Set exercise:
Can you print every record below exactly as written?

Material shown:

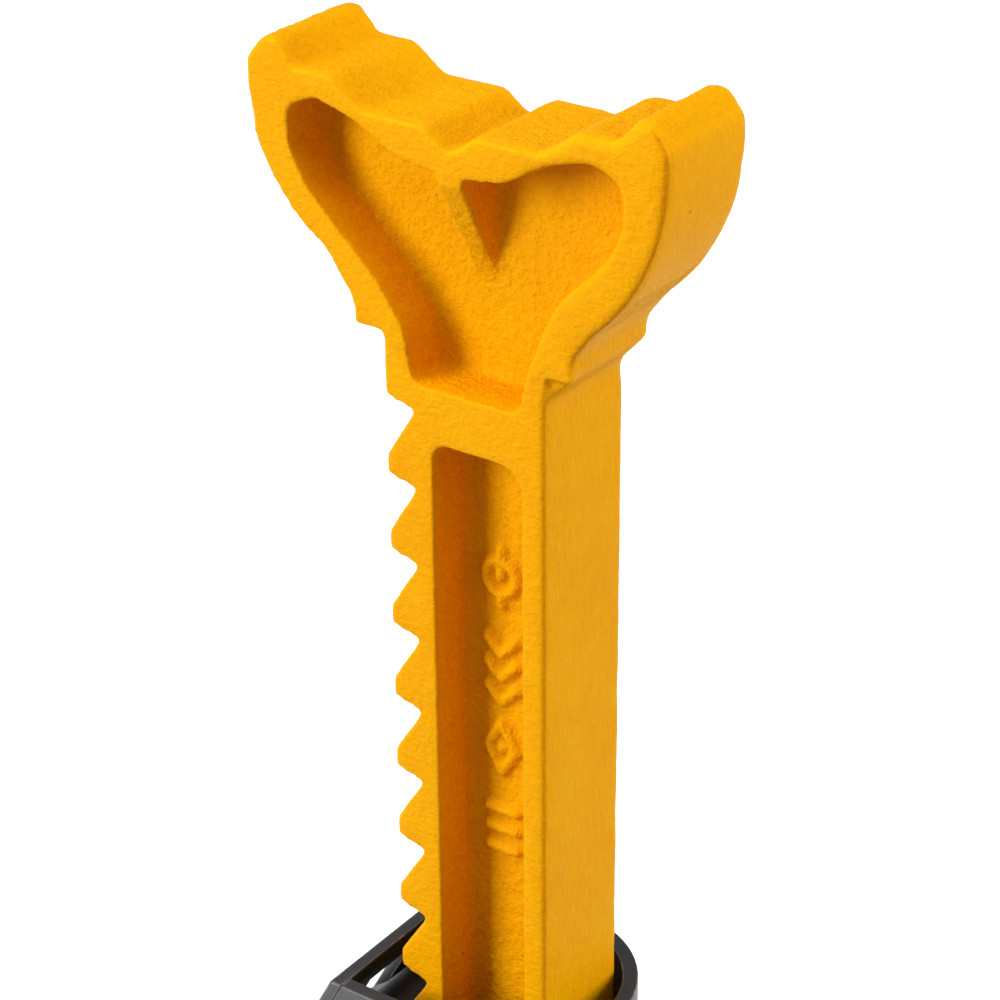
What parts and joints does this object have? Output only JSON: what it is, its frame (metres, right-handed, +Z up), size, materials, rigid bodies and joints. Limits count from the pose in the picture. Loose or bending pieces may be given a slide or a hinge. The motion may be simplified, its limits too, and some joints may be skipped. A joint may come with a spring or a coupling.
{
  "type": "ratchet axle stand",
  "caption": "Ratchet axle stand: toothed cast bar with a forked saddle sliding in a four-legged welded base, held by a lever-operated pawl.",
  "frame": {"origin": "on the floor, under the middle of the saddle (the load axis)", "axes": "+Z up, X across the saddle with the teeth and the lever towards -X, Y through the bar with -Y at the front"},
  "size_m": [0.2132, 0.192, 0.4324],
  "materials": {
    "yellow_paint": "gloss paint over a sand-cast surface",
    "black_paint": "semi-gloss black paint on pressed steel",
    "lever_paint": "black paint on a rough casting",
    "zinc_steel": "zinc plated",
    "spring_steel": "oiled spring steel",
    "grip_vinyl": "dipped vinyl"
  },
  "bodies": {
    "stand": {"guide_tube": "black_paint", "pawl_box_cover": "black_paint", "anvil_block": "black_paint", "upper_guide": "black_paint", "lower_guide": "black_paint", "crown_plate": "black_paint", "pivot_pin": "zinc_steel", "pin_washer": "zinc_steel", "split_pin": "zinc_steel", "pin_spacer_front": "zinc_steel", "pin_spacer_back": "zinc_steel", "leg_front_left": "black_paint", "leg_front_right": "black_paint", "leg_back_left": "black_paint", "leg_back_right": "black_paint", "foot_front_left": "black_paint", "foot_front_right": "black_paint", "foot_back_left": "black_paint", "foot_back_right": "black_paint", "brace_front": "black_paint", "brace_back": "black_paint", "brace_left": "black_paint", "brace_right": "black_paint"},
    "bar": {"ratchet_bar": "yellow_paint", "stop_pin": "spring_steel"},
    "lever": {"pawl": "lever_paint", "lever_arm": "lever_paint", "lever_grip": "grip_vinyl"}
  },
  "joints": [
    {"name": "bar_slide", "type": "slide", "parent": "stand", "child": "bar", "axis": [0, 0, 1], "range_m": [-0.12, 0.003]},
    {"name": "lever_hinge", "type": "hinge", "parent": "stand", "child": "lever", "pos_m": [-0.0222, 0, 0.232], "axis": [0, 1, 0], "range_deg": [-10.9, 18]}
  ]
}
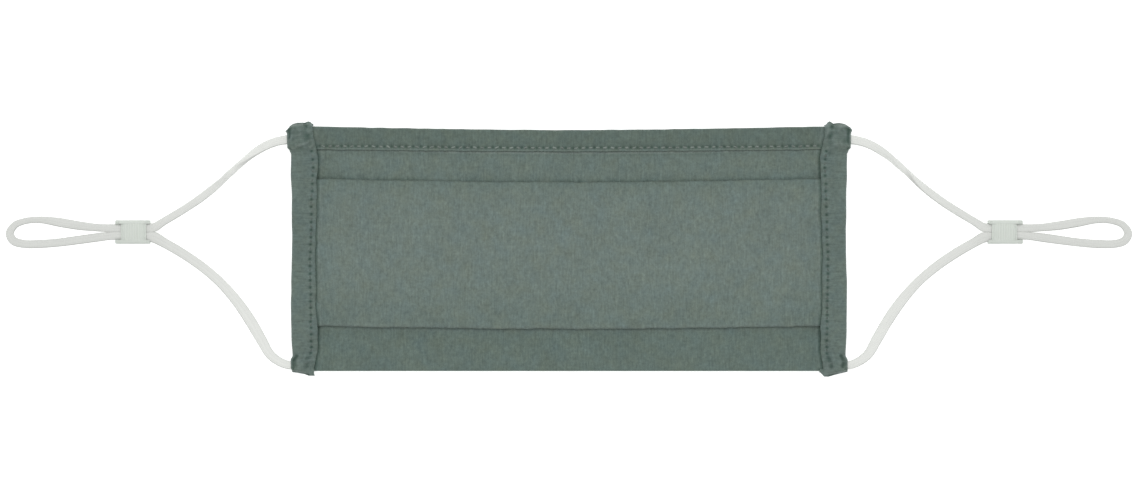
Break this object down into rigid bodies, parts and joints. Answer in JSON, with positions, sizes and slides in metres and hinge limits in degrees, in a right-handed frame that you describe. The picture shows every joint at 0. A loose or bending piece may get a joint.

Finished answer:
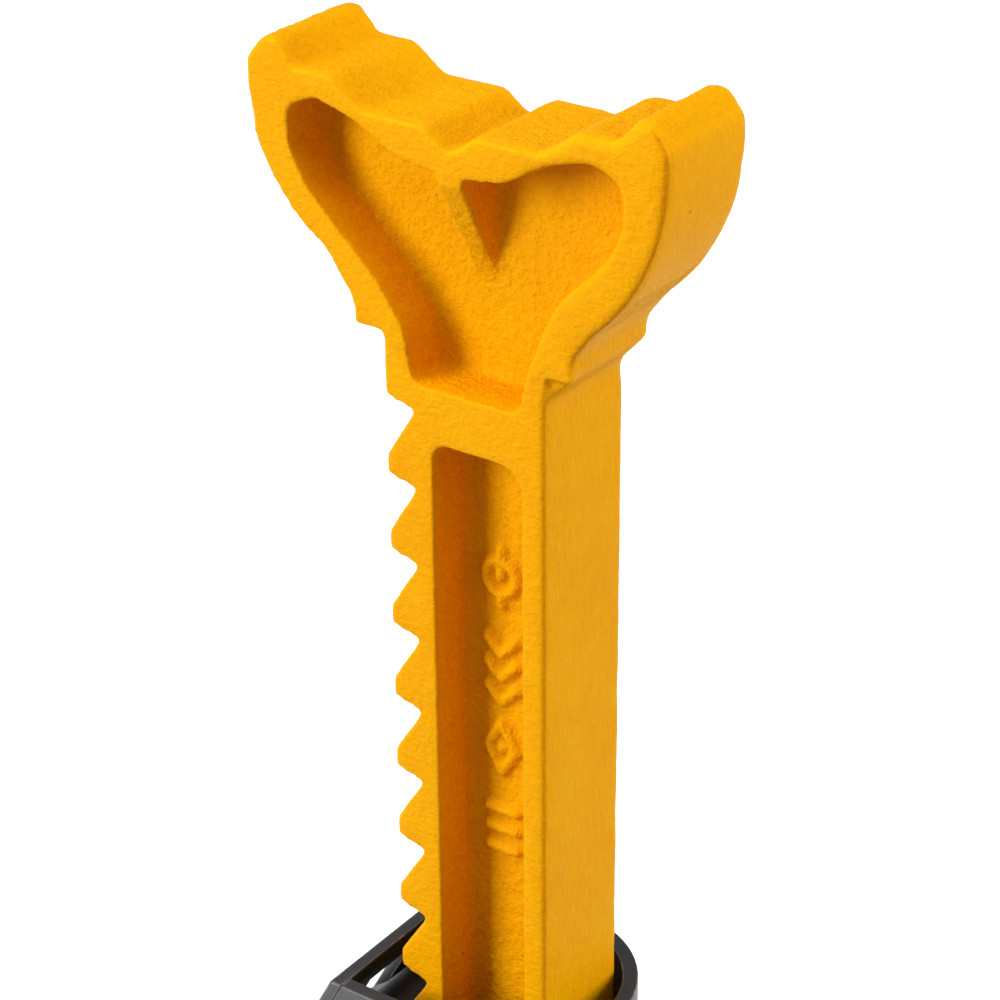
What parts and joints does this object have? Output only JSON: what it is, its frame (metres, right-handed, +Z up), size, materials, rigid bodies and joints. Limits count from the pose in the picture. Loose or bending pieces may be given a slide or a hinge. The motion may be simplified, its limits too, and some joints may be skipped. A joint may come with a spring or a coupling.
{
  "type": "ratchet axle stand",
  "caption": "Ratchet axle stand: toothed cast bar with a forked saddle sliding in a four-legged welded base, held by a lever-operated pawl.",
  "frame": {"origin": "on the floor, under the middle of the saddle (the load axis)", "axes": "+Z up, X across the saddle with the teeth and the lever towards -X, Y through the bar with -Y at the front"},
  "size_m": [0.2132, 0.192, 0.4324],
  "materials": {
    "yellow_paint": "gloss paint over a sand-cast surface",
    "black_paint": "semi-gloss black paint on pressed steel",
    "lever_paint": "black paint on a rough casting",
    "zinc_steel": "zinc plated",
    "spring_steel": "oiled spring steel",
    "grip_vinyl": "dipped vinyl"
  },
  "bodies": {
    "stand": {"guide_tube": "black_paint", "pawl_box_cover": "black_paint", "anvil_block": "black_paint", "upper_guide": "black_paint", "lower_guide": "black_paint", "crown_plate": "black_paint", "pivot_pin": "zinc_steel", "pin_washer": "zinc_steel", "split_pin": "zinc_steel", "pin_spacer_front": "zinc_steel", "pin_spacer_back": "zinc_steel", "leg_front_left": "black_paint", "leg_front_right": "black_paint", "leg_back_left": "black_paint", "leg_back_right": "black_paint", "foot_front_left": "black_paint", "foot_front_right": "black_paint", "foot_back_left": "black_paint", "foot_back_right": "black_paint", "brace_front": "black_paint", "brace_back": "black_paint", "brace_left": "black_paint", "brace_right": "black_paint"},
    "bar": {"ratchet_bar": "yellow_paint", "stop_pin": "spring_steel"},
    "lever": {"pawl": "lever_paint", "lever_arm": "lever_paint", "lever_grip": "grip_vinyl"}
  },
  "joints": [
    {"name": "bar_slide", "type": "slide", "parent": "stand", "child": "bar", "axis": [0, 0, 1], "range_m": [-0.12, 0.003]},
    {"name": "lever_hinge", "type": "hinge", "parent": "stand", "child": "lever", "pos_m": [-0.0222, 0, 0.232], "axis": [0, 1, 0], "range_deg": [-10.9, 18]}
  ]
}
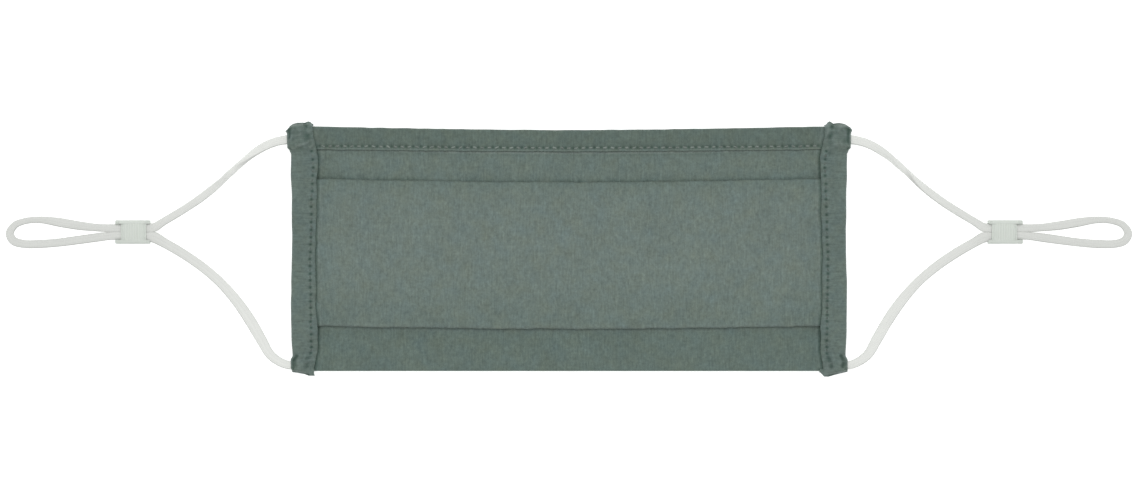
Break this object down into rigid bodies, parts and joints. Answer in JSON, with positions, sizes and slides in metres and hinge limits in degrees, in a right-handed frame that you describe. The picture shows every joint at 0. A loose or bending piece may get a joint.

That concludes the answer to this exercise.